From 17ce397eb907f893fdc611e6a2f8524e5c057e4a Mon Sep 17 00:00:00 2001
From: =?UTF-8?q?=ED=99=A9=EC=84=B1=ED=9D=AC/=EC=B0=A8=EC=84=B8=EB=8C=80=20?=
 =?UTF-8?q?Display=20Lab=28SR=29/=EC=82=BC=EC=84=B1=EC=A0=84=EC=9E=90?=
 <hshee@samsung.com>
Date: Tue, 28 Nov 2023 15:02:56 +0900
Subject: [PATCH 1/2] Fix #768, Improve scalable channel group and layer text

---
 index.bs | 129 ++++++++++++++++++++++++++++---------------------------
 1 file changed, 65 insertions(+), 64 deletions(-)
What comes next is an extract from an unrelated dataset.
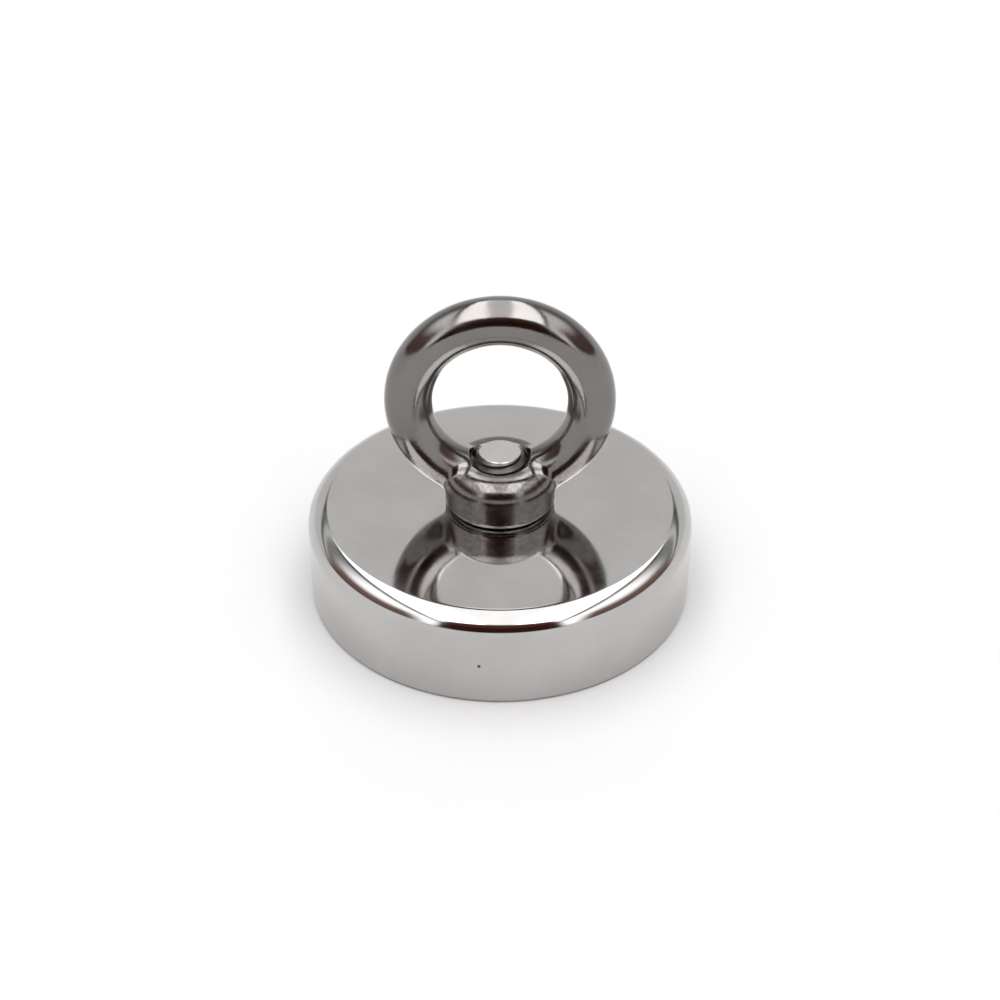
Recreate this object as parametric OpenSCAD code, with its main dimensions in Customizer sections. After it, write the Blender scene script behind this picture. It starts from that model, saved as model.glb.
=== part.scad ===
// Single-sided pot magnet with a screwed-on eye, thrown on a rope to lift steel out of water.
// The origin is the centre of the holding face, +Z runs up the bolt, and the eye opens along Y.
// All sizes are in millimetres.

/* [Pot] */
// Outside diameter of the steel pot
pot_d = 75; // [62:1:97]
// Height of the pot, from its holding face to its flat top
pot_h = 19; // [15.5:0.5:26]
// Thickness of the pot's side wall
pot_wall = 6; // [4:0.5:8]
// Thickness of the plate that closes the pot's top
pot_floor = 8; // [6:0.5:9]
// Radius of the pot's rounded top edge
pot_edge_r = 4; // [1:0.5:5]
// Radius of the pot's rounded edge at the holding face
pot_rim_r = 0.8; // [0.2:0.1:1.5]

/* [Magnet and its potting] */
// How far the magnet's face sits above the holding face
magnet_recess = 0.4; // [0.1:0.1:1]
// Bevel on the magnet's four edges
magnet_bevel = 0.6; // [0.2:0.1:1]
// Width of the resin between the magnet and the pot's wall
outer_resin_w = 1.5; // [0.8:0.1:2.5]
// Width of the resin between the magnet and the steel core
inner_resin_w = 1.5; // [0.8:0.1:2.5]
// How far the resin's face sits above the holding face
resin_recess = 0.6; // [0.2:0.1:1.2]
// Thickness of the glue layer between the magnet and the pot's plate
bond_t = 0.3; // [0.1:0.1:0.6]
// Diameter of the steel core that carries the bolt's head
core_d = 24; // [22:0.5:30]

/* [Bolt] */
// Thread diameter of the bolt
bolt_d = 10; // [8:1:12]
// Diameter of the bolt's countersunk head
head_d = 20; // [17:0.5:21]
// Height of the short straight edge round the head
head_land = 0.5; // [0.2:0.1:0.8]
// How far the head's face sits above the holding face
head_recess = 0.3; // [0.1:0.1:0.8]
// Width across the flats of the hex socket in the head
socket_flats = 6; // [4:0.5:7]
// Depth of the hex socket
socket_depth = 3.8; // [2.5:0.1:4]
// How far the bolt's tip stands above the eye nut's collar
tip_proud = 1.5; // [0.5:0.1:4]
// Bevel round the bolt's tip
tip_bevel = 1.1; // [0.4:0.1:1.5]

/* [Eye nut] */
// Diameter of the round bar that the ring is made of
bar_d = 9; // [7:0.5:11]
// Width of the ring's opening
eye_bore_d = 25.4; // [22:0.2:32]
// Diameter of the collar under the ring
collar_d = 21.2; // [18:0.2:28]
// Gap between the collar's seat and the lowest point of the ring's bar
bar_above_seat = 1.1; // [0.4:0.1:4]
// How far the ring's bar stands above the flat top of the collar
saddle_rise = 0.2; // [0.1:0.1:1]
// Radius of the collar's top edge
collar_top_r = 4; // [0.4:0.2:4]
// Radius of the collar's bottom edge
collar_seat_r = 1.4; // [0.4:0.2:2]
// Width of the bevel at both mouths of the nut's thread
thread_mouth = 0.8; // [0.3:0.1:1.2]

/* [Clearances] */
// Gap round the bolt inside the eye nut's thread
thread_gap = 0.05; // [0.02:0.01:0.09]
// Gap round the bolt inside the pot and the core
shank_gap = 0.25; // [0.15:0.05:0.4]
// Gap between the bolt's head and its countersunk seat
seat_gap = 0.06; // [0.03:0.01:0.1]

/* [Hidden] */
$fn = 128;
HEX = 6;                 // sides of the bolt's socket
CUT = 1;                 // how far a cutting shape runs past the face that it cuts

bore_depth = pot_h - pot_floor;
bore_r = pot_d / 2 - pot_wall;
magnet_r = bore_r - outer_resin_w;
core_r = core_d / 2;
magnet_hole_r = core_r + inner_resin_w;
magnet_top = bore_depth - bond_t;
shank_hole_r = bolt_d / 2 + shank_gap;

head_cone_h = (head_d - bolt_d) / 2;
collar_h = bar_above_seat + bar_d - saddle_rise;
ring_r = (eye_bore_d + bar_d) / 2;
ring_h = bar_above_seat + bar_d / 2 + ring_r;
tip_z = pot_h + collar_h + tip_proud;
thread_hole_r = bolt_d / 2 + thread_gap;

// Half of a disc's outline, with its top and bottom outer edges rounded.
module rounded_disc_outline(r, h, top_r, bottom_r) {
    square([r - max(top_r, bottom_r), h]);
    translate([0, bottom_r]) square([r, h - bottom_r - top_r]);
    translate([0, 0]) square([r - bottom_r, h / 2]);
    translate([0, h / 2]) square([r - top_r, h / 2]);
    translate([r - top_r, h - top_r]) circle(top_r);
    translate([r - bottom_r, bottom_r]) circle(bottom_r);
}

// A tube standing on z = bottom.
module tube(outer_r, inner_r, bottom, top) {
    translate([0, 0, bottom])
        difference() {
            cylinder(r = outer_r, h = top - bottom);
            translate([0, 0, -CUT]) cylinder(r = inner_r, h = top - bottom + 2 * CUT);
        }
}

module pot_shell() {
    color("silver")
    difference() {
        rotate_extrude() rounded_disc_outline(pot_d / 2, pot_h, pot_edge_r, pot_rim_r);
        translate([0, 0, -CUT]) cylinder(r = bore_r, h = bore_depth + CUT);
        cylinder(r = shank_hole_r, h = pot_h + CUT);
    }
}

module ring_magnet() {
    b = magnet_bevel;
    color("lightsteelblue")
    rotate_extrude()
        polygon([
            [magnet_hole_r + b, magnet_recess], [magnet_r - b, magnet_recess],
            [magnet_r, magnet_recess + b], [magnet_r, magnet_top - b],
            [magnet_r - b, magnet_top], [magnet_hole_r + b, magnet_top],
            [magnet_hole_r, magnet_top - b], [magnet_hole_r, magnet_recess + b],
        ]);
}

module magnet_bond() {
    color("darkgoldenrod") tube(magnet_r, magnet_hole_r, magnet_top, bore_depth);
}

module outer_resin_ring() {
    color("dimgray") tube(bore_r, magnet_r, resin_recess, bore_depth);
}

module inner_resin_ring() {
    color("dimgray") tube(magnet_hole_r, core_r, resin_recess, bore_depth);
}

// The steel core fills the magnet's hole and takes the pull of the bolt's head.
module centre_core() {
    land = head_recess + head_land;
    // A cone pushed back by the gap measured square to its face starts this much wider.
    cone_widening = seat_gap * sqrt(2);
    color("gainsboro")
    difference() {
        cylinder(r = core_r, h = bore_depth);
        translate([0, 0, -CUT]) cylinder(r = shank_hole_r, h = bore_depth + 2 * CUT);
        translate([0, 0, -CUT]) cylinder(r = head_d / 2 + cone_widening, h = land + CUT);
        translate([0, 0, land])
            cylinder(r1 = head_d / 2 + cone_widening, r2 = bolt_d / 2 + cone_widening, h = head_cone_h);
    }
}

module countersunk_bolt() {
    land = head_recess + head_land;
    color("lightgray")
    difference() {
        union() {
            translate([0, 0, head_recess]) cylinder(d = head_d, h = head_land);
            translate([0, 0, land]) cylinder(d1 = head_d, d2 = bolt_d, h = head_cone_h);
            translate([0, 0, land]) cylinder(d = bolt_d, h = tip_z - tip_bevel - land);
            translate([0, 0, tip_z - tip_bevel])
                cylinder(d1 = bolt_d, d2 = bolt_d - 2 * tip_bevel, h = tip_bevel);
        }
        // The socket's flats face +Y and -Y.
        translate([0, 0, head_recess - CUT])
            cylinder(d = socket_flats / cos(180 / HEX), h = socket_depth + CUT, $fn = HEX);
    }
}

module eye_nut() {
    mouth_r = thread_hole_r + thread_mouth;
    saddle_h = collar_h + saddle_rise;
    color("gray")
    translate([0, 0, pot_h])
        difference() {
            union() {
                rotate_extrude()
                    rounded_disc_outline(collar_d / 2, collar_h, collar_top_r, collar_seat_r);
                translate([0, 0, ring_h])
                    rotate([90, 0, 0])
                        rotate_extrude() translate([ring_r, 0]) circle(d = bar_d);
            }
            translate([0, 0, -CUT]) cylinder(r = thread_hole_r, h = collar_h + tip_proud + CUT);
            translate([0, 0, -thread_mouth])
                cylinder(r1 = mouth_r + thread_mouth, r2 = thread_hole_r, h = 2 * thread_mouth);
            // The upper mouth is countersunk from above, out of the ring's opening.
            rotate_extrude()
                polygon([
                    [0, saddle_h - thread_mouth], [thread_hole_r, saddle_h - thread_mouth],
                    [mouth_r, saddle_h], [mouth_r, ring_h], [0, ring_h],
                ]);
        }
}

pot_shell();
ring_magnet();
magnet_bond();
outer_resin_ring();
inner_resin_ring();
centre_core();
countersunk_bolt();
eye_nut();
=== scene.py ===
import math

import bmesh
import bpy
import numpy as np
from mathutils import Matrix, Vector


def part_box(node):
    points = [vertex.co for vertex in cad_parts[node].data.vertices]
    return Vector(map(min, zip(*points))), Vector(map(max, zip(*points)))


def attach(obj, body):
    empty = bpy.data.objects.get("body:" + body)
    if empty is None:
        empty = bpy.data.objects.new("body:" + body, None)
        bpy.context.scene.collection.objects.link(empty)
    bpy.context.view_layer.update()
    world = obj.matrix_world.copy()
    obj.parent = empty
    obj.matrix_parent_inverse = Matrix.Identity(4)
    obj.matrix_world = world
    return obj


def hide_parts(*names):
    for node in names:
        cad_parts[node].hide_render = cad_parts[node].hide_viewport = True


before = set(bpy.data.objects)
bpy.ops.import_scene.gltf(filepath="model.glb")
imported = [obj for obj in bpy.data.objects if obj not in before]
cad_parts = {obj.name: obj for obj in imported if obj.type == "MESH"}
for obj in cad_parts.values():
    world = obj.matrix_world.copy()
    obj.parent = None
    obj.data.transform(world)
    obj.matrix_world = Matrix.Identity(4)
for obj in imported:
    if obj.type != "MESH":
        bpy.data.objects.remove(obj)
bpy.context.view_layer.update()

# A pot magnet with a screwed-on lifting eye, standing on its holding face. Lengths are in metres.
MM = 0.001

# ---------------------------------------------------------------- sizes, from the frame

pot_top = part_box("pot_shell")[1].z
pot_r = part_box("pot_shell")[1].x
bore_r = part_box("outer_resin_ring")[1].x
bore_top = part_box("outer_resin_ring")[1].z
resin_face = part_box("outer_resin_ring")[0].z
magnet_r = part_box("ring_magnet")[1].x
magnet_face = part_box("ring_magnet")[0].z
magnet_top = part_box("ring_magnet")[1].z
magnet_hole_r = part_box("inner_resin_ring")[1].x
core_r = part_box("centre_core")[1].x
head_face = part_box("countersunk_bolt")[0].z
head_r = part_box("countersunk_bolt")[1].x
tip_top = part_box("countersunk_bolt")[1].z
eye_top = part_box("eye_nut")[1].z
eye_outer_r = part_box("eye_nut")[1].x
collar_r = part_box("eye_nut")[1].y

# ---------------------------------------------------------------- sizes of the details

POT_EDGE_R = 4.0 * MM
POT_RIM_R = 0.8 * MM
POT_INNER_RIM_R = 0.3 * MM
POT_CORNER_R = 0.8 * MM
POT_HOLE_R = 5.25 * MM
HOLE_BEVEL = 0.4 * MM
MAGNET_BEVEL = 0.6 * MM
MENISCUS = 0.22 * MM          # how far the resin creeps up the walls beside it
CORE_EDGE_R = 0.4 * MM
CORE_BEVEL = 0.3 * MM         # round the mouth of the bolt's seat

BOLT_R = 4.95 * MM
BOLT_ROOT_R = 4.03 * MM
THREAD_PITCH = 1.5 * MM
THREAD_START = 7.9 * MM
TIP_R = 3.9 * MM
HEAD_LAND = 0.5 * MM
HEAD_EDGE_R = 0.15 * MM
SOCKET_HALF_FLATS = 3.0 * MM
SOCKET_MOUTH_R = 3.62 * MM
SOCKET_MOUTH_DEPTH = 0.35 * MM
SOCKET_DEPTH = 3.8 * MM
SOCKET_CORNER = 0.1 * MM      # the step between the socket's wall and its floor
DRILL_POINT = 0.5 * MM        # how far the socket's floor runs to a point
SEAT_GAP = 0.085 * MM

BAR_R = 4.5 * MM
COLLAR_H = 9.9 * MM
COLLAR_TOP_R = 4.0 * MM
COLLAR_SEAT_R = 1.4 * MM
SADDLE_RISE = 0.2 * MM        # how far the ring's bar stands above the collar
FORGED_FILLET = 1.6 * MM      # how softly the ring runs into its collar
BORED_EDGE = 0.25 * MM        # how softly the bore runs out into the forging
NUT_BORE_R = 5.05 * MM
NUT_ROOT_R = 5.0 * MM
NUT_CREST_R = 4.3 * MM
NUT_MOUTH = 0.8 * MM
SLEEVE_WALL = 0.2 * MM        # the wall that backs the nut's thread

FACETS = 192                  # round a turned piece
THREAD_FACETS = 96            # round the bolt, so that its thread and its head share their corners
SAME_POINT = 1e-7             # points no further apart than this are one
SHARED_CORNER = 1e-6          # corners of two meshes no further apart than this are welded


# ---------------------------------------------------------------- node trees

class Graph:
    """Writes a node tree: a value given for an input is either a socket to link or a number to set."""

    def __init__(self, tree):
        self.tree = tree
        tree.nodes.clear()

    def node(self, kind, inputs=None, **settings):
        made = self.tree.nodes.new(kind)
        for key, value in settings.items():
            setattr(made, key, value)
        for key, value in (inputs or {}).items():
            self.put(made.inputs[key], value)
        return made

    def put(self, socket, value):
        if isinstance(value, bpy.types.NodeSocket):
            self.tree.links.new(value, socket)
        else:
            socket.default_value = value

    def math(self, operation, *values):
        return self.node("ShaderNodeMath", dict(enumerate(values)), operation=operation).outputs[0]

    def blend(self, factor, a, b):
        """A colour, factor of the way from a to b."""
        made = self.node("ShaderNodeMix", {"Factor": factor}, data_type="RGBA")
        self.put(made.inputs[6], a)
        self.put(made.inputs[7], b)
        return made.outputs[2]

    def fade(self, factor, a, b):
        """A number, factor of the way from a to b."""
        return self.node("ShaderNodeMix", {"Factor": factor, 2: a, 3: b}, data_type="FLOAT").outputs[0]

    def between(self, value, low, high, to_low=0.0, to_high=1.0):
        """value's place between low and high, eased, as a number from to_low to to_high."""
        made = self.node(
            "ShaderNodeMapRange",
            {"Value": value, "From Min": low, "From Max": high, "To Min": to_low, "To Max": to_high},
            interpolation_type="SMOOTHSTEP",
        )
        return made.outputs["Result"]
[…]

diff --git a/index.bs b/index.bs
index 2a60f573..9ef8b7de 100644
--- a/index.bs
+++ b/index.bs
@@ -697,34 +697,7 @@ audio_element_type: The type of audio representation.
 
 <dfn noexport>num_substreams</dfn> specifies the number of [=Audio Substream=]s that are used to reconstruct this [=Audio Element=]. It SHALL NOT be set to 0.
 
-<dfn noexport for="audio_element_obu">audio_substream_id</dfn> indicates the identifier for an [=Audio Substream=] which this [=Audio Element=] refers to.
-
-Let a particular [=Channel Group=]'s [=Audio Substream=]s be indexed as \(\left[c, n_c\right]\), where a [=Channel Group=] format is described in [[#scalablechannelaudio-channelgroupformat]] and
-- \(c = \left[1, \ldots, C\right]\) is the [=Channel Group=] index and \(C\) is the number of [=Channel Group=]s.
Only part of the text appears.